Once your L shape has dried, use more wood glue to glue it in place on the back of your large sheet of wood. Let dry.
Once all of the wood glue on the back of your frame has completely dried, try sliding in your digital frame. It should fit snugly. If it doesn’t, you’ll need to figure out what went wrong–this may involve swearing. Once it does fit snugly, cut one more piece of wood to serve as your stand. Mine’s 2.25″ wide by 5.25″ long–yours may be different. Just cut something long enough that when propped at an angle, it will be able to keep the frame upright of its own accord. Once you’ve got that piece, glue it liberally into place and let it dry.
If you haven’t painted or stained the back and all of the various bits of wood, now is the time to do so. Let dry completely. If you used stain, you may want to lightly sand any drips or spots that you may have gotten on the front of the wood, as otherwise, it can show through your paper.

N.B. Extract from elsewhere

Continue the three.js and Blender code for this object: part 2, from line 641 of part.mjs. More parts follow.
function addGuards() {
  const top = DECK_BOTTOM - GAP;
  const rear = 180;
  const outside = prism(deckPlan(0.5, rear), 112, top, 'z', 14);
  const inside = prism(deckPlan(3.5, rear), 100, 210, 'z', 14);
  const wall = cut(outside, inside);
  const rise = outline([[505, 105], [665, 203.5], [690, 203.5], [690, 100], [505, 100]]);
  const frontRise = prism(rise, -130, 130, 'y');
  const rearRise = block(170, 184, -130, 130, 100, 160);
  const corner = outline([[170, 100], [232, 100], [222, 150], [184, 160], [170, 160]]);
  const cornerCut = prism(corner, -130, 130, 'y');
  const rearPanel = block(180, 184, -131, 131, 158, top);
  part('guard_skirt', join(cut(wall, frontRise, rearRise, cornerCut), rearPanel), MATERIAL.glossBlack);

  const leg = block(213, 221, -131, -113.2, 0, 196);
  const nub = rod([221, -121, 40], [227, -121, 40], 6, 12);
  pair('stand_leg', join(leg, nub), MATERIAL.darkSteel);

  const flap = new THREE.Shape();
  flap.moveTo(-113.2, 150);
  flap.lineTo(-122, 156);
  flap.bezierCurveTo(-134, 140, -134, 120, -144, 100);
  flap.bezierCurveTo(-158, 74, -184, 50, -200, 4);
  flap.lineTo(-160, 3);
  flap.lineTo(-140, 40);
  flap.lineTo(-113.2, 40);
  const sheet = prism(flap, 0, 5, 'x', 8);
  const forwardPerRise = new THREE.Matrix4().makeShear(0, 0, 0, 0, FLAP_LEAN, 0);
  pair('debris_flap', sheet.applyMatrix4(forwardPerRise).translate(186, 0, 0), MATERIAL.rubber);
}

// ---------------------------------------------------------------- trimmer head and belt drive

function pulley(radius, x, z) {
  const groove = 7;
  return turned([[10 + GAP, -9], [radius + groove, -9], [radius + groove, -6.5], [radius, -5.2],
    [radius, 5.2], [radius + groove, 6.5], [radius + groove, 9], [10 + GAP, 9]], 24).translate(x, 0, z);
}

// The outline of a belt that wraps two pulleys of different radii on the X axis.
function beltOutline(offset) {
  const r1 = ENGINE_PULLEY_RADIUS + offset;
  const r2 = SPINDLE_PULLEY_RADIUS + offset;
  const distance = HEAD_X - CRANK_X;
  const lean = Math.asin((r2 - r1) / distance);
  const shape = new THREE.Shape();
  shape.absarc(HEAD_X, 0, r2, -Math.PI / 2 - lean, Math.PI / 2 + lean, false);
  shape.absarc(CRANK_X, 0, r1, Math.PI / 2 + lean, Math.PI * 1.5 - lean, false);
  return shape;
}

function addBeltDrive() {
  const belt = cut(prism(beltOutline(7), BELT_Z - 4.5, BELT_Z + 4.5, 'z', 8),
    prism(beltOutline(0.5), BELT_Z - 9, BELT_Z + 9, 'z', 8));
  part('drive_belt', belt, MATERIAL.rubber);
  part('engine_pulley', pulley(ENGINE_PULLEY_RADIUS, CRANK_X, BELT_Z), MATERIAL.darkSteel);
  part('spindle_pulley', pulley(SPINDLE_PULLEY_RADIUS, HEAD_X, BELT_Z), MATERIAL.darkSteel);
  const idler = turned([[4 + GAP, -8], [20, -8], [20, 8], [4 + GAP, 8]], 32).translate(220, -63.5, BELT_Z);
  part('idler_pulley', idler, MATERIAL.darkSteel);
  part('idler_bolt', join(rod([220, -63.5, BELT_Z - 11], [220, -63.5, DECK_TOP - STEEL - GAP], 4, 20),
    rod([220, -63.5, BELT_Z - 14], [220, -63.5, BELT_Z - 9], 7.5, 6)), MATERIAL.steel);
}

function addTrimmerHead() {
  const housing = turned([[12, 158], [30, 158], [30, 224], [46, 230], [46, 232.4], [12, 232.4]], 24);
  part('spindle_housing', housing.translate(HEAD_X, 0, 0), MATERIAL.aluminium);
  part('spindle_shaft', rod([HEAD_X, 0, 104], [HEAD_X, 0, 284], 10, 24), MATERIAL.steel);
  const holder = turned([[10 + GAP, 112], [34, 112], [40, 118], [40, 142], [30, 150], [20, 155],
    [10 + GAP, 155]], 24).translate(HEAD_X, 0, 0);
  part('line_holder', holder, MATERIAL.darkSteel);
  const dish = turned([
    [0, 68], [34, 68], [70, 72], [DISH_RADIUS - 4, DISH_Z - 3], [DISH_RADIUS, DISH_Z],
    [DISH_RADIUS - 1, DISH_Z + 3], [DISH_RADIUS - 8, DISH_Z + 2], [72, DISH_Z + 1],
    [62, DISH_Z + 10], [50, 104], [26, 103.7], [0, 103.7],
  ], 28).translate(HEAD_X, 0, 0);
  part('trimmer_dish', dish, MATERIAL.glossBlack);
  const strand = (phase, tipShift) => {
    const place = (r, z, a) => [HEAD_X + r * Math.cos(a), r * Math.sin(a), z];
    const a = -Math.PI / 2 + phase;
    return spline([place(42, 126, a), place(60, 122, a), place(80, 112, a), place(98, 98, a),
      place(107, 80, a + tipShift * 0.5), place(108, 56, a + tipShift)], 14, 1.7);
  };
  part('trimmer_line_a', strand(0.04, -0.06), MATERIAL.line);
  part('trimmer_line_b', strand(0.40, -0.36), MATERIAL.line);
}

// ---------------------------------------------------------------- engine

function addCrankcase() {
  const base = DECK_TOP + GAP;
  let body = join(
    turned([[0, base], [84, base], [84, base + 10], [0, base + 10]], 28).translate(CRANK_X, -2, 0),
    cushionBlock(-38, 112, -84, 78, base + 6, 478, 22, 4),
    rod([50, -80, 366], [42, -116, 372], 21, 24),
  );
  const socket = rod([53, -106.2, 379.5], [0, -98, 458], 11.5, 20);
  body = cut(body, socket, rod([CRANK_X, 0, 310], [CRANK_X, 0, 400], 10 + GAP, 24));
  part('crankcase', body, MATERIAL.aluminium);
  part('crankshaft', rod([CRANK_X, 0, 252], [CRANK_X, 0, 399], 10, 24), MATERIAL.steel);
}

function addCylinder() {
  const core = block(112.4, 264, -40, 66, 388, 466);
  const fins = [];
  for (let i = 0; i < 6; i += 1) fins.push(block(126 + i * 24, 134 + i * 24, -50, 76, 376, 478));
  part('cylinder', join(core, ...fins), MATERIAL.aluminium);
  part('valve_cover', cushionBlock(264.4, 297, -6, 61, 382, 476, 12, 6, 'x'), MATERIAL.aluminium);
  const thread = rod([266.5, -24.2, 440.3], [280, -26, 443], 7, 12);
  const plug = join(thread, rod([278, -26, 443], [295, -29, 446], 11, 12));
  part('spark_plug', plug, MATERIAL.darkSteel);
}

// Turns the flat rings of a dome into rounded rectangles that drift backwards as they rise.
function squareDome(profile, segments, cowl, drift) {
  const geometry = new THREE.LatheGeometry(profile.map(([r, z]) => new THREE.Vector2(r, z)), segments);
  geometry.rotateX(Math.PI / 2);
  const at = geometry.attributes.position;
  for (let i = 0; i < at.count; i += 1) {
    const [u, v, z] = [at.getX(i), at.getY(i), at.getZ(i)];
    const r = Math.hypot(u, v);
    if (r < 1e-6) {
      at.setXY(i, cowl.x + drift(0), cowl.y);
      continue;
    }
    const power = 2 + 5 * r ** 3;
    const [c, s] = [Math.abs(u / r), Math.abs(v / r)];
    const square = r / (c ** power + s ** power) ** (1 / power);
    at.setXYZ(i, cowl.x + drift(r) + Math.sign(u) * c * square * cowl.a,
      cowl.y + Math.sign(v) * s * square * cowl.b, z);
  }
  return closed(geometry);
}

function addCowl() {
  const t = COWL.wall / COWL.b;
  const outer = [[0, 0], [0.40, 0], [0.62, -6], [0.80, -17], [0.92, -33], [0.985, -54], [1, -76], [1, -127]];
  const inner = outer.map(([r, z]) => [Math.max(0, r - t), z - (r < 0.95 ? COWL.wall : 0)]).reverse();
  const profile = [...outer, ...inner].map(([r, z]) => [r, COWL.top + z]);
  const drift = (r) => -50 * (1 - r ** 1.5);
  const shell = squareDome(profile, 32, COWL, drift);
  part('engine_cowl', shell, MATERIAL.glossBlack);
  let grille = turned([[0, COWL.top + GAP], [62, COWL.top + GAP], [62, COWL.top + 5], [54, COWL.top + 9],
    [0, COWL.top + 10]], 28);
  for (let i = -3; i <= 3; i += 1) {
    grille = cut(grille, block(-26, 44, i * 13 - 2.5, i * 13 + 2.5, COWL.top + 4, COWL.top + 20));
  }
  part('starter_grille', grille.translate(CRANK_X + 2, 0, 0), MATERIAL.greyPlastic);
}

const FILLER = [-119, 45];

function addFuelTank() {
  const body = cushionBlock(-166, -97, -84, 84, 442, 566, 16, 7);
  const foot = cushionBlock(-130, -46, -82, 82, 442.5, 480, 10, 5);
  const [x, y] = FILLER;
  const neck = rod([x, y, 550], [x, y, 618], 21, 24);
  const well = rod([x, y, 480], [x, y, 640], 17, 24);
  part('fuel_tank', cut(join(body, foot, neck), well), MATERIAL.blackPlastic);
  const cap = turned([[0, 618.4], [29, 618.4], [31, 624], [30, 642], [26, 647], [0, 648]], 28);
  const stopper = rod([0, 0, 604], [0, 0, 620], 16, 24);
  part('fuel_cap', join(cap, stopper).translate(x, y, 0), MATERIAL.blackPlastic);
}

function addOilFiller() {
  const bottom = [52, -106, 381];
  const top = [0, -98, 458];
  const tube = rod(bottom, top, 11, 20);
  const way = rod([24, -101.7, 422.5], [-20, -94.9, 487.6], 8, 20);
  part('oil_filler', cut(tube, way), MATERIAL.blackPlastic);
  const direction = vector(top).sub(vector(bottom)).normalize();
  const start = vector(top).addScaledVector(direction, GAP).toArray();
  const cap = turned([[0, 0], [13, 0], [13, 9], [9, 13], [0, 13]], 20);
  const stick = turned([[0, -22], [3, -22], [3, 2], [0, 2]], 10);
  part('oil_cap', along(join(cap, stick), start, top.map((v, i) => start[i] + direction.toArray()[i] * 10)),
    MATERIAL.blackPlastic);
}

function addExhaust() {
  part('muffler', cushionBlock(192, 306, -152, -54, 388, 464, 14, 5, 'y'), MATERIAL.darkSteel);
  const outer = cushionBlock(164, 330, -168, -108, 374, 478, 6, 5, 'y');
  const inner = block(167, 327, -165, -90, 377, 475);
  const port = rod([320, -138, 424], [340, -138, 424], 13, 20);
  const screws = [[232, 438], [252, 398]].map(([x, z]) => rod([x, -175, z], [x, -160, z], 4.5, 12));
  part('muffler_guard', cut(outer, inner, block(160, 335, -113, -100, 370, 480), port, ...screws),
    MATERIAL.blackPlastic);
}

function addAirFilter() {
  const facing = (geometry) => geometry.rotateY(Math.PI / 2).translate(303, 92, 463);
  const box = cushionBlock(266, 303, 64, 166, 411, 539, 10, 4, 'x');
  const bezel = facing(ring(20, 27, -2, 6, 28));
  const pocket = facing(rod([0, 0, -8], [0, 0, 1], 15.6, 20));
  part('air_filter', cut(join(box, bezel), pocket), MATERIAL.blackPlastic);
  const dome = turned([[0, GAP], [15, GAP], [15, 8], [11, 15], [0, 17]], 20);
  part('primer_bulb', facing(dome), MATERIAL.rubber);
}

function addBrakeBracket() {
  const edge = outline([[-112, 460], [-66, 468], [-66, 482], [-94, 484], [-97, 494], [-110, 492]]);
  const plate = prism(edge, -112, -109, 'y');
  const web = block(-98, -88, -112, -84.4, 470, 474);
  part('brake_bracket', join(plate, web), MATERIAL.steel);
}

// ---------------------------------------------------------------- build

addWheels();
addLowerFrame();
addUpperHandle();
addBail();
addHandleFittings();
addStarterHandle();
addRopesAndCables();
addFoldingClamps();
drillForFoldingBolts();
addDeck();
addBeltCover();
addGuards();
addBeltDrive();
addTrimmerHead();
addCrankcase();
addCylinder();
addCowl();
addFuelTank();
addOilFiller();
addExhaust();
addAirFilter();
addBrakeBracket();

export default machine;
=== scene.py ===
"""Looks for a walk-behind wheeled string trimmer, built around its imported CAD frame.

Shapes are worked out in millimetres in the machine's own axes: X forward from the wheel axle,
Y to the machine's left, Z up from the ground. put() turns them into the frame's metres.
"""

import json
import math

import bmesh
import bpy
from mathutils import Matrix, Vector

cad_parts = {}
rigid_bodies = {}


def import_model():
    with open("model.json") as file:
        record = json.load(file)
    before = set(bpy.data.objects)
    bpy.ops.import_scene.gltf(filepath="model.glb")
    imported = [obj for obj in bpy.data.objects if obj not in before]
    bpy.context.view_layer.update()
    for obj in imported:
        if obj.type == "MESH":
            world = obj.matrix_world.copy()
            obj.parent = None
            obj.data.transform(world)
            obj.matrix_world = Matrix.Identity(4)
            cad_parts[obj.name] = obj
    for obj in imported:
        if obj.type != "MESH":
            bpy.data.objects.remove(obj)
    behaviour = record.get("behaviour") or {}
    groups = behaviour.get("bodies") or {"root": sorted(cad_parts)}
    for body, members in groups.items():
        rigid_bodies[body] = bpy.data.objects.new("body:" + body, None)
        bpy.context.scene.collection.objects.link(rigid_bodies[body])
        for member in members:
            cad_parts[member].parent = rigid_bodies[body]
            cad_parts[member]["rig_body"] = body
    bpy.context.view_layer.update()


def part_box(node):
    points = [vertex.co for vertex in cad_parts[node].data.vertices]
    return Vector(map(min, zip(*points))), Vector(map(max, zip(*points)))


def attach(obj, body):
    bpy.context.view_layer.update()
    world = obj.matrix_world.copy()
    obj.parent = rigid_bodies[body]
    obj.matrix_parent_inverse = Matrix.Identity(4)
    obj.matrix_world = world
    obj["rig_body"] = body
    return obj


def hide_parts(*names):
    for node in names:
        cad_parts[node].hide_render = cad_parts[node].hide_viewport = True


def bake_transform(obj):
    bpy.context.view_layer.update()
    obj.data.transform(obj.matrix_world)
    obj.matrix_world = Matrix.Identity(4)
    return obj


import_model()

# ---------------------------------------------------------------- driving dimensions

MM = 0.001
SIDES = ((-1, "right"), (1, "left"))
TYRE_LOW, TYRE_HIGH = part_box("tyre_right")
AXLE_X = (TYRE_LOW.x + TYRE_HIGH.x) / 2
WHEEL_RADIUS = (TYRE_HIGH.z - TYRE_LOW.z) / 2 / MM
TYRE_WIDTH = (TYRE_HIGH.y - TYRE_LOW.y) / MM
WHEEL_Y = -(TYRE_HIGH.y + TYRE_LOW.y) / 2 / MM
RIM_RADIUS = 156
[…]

Once it’s fully dry, you can affix your “daily prophet” to the front. Either use the one you printed off as a template if it’s not damaged, or print a fresh one. I used double sided tape to attach mine to prevent any ink bleeding from getting the paper damp, but you can use whatever you like. I didn’t want to mod podge the front to seal it, again, as I was concerned about bleeding ink and also because I wanted it to have the matte look of a newspaper. If you’d prefer yours to be sealed or shiny, by all means, go for it.
After your frame is done, all that’s left to do is to follow the instructions on photojojo to make your moving picture, and you’re done! Tell your friends, or let them think they’re going crazy when they think they see a picture wink at them the next time they’re over at your place. Either way, have fun and enjoy having just a bit more magic in your everyday life!
I’m confused, this one says “wizard” and the one up top says “wizards”. Good catch! I made one for myself as well, the one above is the one I mailed out on the exchange. And he LOVED it.